*SOURCE EXCERPT*.

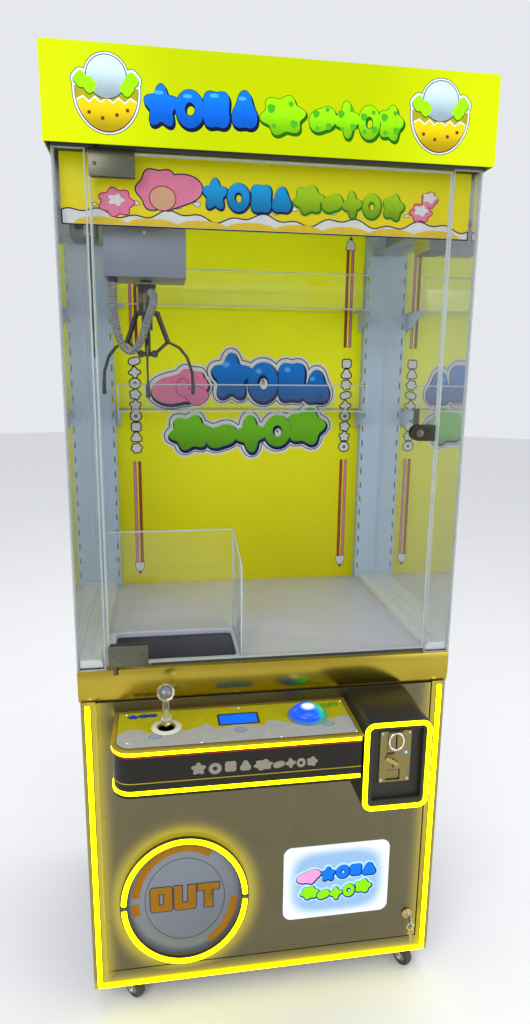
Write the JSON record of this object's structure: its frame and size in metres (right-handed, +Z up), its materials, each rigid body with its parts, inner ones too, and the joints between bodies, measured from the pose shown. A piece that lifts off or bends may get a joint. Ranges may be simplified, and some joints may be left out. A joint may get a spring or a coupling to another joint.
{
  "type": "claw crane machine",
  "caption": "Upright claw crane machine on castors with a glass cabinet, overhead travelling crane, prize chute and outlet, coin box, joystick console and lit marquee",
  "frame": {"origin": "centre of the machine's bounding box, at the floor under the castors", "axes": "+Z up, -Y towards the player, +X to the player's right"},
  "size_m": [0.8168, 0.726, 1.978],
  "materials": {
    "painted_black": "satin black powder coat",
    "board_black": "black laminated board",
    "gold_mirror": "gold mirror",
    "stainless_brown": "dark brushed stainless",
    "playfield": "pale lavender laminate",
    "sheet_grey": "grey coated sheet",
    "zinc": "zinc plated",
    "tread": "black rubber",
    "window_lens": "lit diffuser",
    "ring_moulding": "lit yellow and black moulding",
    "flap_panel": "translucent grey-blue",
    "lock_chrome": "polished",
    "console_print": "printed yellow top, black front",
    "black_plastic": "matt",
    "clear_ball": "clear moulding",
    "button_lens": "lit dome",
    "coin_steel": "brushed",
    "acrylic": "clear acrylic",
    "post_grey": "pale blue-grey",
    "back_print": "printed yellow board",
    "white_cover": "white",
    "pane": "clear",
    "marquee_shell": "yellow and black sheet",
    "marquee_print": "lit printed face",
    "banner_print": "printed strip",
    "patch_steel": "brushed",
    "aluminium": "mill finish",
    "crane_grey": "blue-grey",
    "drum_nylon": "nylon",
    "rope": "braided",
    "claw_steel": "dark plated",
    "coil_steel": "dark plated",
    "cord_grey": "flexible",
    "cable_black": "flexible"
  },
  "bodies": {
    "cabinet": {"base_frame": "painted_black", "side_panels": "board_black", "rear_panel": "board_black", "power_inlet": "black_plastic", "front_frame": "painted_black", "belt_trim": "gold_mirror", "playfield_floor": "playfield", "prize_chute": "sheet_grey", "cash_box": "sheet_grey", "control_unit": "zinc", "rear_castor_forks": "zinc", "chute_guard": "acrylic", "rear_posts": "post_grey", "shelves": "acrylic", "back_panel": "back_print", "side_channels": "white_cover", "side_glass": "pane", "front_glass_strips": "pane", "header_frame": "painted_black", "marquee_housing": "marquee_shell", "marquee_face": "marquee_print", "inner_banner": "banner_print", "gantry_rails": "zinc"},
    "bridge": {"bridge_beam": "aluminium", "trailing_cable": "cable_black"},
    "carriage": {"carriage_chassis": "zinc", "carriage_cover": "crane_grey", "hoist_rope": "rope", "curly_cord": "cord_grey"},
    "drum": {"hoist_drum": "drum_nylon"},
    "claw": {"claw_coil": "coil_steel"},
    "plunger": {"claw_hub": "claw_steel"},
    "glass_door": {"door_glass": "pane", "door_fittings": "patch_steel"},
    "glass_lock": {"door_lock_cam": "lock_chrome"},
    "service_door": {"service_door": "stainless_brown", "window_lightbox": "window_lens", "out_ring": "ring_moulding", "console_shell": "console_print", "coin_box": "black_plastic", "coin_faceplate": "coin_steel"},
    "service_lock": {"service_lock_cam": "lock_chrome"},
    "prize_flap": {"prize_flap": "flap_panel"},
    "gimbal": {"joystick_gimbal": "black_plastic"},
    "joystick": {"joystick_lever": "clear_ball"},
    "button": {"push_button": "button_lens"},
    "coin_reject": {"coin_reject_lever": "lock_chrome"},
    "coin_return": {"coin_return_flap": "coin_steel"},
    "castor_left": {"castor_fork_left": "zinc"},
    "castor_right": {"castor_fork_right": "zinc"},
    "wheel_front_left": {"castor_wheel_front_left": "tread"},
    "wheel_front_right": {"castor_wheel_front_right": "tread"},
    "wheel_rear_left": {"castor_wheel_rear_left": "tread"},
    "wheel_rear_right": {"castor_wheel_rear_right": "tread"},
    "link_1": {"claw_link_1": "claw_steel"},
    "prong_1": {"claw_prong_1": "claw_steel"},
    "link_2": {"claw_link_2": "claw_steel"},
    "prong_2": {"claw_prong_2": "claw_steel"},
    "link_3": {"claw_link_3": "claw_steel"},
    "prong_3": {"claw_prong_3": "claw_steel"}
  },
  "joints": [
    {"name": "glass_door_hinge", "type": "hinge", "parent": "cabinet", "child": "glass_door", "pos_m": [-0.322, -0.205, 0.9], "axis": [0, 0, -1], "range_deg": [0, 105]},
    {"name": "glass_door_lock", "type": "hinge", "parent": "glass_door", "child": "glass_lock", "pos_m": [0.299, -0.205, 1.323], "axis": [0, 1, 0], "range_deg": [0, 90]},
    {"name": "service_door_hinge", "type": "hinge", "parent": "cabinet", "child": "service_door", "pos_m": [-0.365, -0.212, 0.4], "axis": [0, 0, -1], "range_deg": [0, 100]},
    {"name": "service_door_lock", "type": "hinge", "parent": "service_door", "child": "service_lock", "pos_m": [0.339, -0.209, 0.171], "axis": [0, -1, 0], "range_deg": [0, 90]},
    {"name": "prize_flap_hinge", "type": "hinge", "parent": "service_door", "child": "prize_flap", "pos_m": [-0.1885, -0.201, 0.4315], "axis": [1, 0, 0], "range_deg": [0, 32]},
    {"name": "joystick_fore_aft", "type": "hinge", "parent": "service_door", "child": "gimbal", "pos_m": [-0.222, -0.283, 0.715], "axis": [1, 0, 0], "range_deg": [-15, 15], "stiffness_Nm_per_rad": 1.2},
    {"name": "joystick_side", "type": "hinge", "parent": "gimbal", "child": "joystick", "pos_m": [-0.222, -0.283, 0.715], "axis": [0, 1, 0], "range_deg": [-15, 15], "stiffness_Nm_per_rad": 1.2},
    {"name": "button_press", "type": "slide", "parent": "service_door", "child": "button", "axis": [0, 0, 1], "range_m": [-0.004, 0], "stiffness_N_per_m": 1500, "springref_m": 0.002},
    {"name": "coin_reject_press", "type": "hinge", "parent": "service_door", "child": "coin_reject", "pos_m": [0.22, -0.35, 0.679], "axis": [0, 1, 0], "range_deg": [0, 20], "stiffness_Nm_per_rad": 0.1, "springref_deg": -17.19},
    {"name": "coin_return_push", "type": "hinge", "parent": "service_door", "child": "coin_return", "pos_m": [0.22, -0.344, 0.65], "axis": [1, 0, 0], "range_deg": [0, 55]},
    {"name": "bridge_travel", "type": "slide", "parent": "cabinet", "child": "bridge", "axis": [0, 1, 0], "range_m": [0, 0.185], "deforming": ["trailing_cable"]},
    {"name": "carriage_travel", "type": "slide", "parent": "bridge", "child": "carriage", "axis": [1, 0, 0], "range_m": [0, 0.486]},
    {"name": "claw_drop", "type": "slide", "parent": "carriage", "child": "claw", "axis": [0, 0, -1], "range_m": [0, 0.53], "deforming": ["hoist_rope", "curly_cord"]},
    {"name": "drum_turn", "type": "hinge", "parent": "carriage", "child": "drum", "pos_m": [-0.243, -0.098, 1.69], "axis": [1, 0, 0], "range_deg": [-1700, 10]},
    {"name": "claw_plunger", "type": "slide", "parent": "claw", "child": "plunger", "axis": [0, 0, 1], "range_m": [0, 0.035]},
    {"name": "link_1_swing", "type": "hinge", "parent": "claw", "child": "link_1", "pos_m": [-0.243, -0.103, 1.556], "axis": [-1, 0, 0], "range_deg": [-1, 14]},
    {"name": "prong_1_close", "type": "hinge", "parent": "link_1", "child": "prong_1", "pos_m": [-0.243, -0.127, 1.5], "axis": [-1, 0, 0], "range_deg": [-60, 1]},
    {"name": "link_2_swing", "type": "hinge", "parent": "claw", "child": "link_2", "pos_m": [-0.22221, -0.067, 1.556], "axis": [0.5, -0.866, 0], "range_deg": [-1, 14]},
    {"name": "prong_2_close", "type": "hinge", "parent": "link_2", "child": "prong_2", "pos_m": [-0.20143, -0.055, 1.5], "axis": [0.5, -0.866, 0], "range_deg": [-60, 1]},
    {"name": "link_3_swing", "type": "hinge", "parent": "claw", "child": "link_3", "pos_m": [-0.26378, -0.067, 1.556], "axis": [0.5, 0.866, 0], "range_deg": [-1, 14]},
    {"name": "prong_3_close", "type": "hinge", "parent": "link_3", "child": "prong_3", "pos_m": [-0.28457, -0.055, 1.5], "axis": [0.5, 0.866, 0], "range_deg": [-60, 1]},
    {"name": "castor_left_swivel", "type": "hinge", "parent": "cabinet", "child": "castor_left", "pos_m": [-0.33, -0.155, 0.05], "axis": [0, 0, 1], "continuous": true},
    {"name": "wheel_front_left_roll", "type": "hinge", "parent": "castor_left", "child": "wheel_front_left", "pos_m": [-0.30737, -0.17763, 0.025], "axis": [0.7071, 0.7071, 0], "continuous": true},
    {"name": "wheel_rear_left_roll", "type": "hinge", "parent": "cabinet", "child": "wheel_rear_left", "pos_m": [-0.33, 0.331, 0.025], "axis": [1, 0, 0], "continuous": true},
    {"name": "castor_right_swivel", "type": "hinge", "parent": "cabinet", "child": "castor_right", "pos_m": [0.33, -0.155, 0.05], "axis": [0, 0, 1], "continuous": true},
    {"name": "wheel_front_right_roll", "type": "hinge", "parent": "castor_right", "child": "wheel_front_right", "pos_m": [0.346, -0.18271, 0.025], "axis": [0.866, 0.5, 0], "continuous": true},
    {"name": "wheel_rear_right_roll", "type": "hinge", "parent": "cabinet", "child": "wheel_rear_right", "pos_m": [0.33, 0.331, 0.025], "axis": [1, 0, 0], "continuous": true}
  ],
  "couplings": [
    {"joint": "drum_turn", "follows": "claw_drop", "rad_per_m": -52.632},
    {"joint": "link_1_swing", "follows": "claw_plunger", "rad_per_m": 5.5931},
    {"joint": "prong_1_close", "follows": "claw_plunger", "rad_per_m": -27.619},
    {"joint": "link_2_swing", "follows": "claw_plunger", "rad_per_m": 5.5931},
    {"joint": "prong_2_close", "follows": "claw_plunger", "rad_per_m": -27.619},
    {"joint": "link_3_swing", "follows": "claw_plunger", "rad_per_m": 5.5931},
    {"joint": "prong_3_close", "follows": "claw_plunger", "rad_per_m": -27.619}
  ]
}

*OBJECTIVE*. Copy every line above in which the string "with" shows up.

*EXPECTED ANSWER*.
Write the JSON record of this object's structure: its frame and size in metres (right-handed, +Z up), its materials, each rigid body with its parts, inner ones too, and the joints between bodies, measured from the pose shown. A piece that lifts off or bends may get a joint. Ranges may be simplified, and some joints may be left out. A joint may get a spring or a coupling to another joint.
  "caption": "Upright claw crane machine on castors with a glass cabinet, overhead travelling crane, prize chute and outlet, coin box, joystick console and lit marquee",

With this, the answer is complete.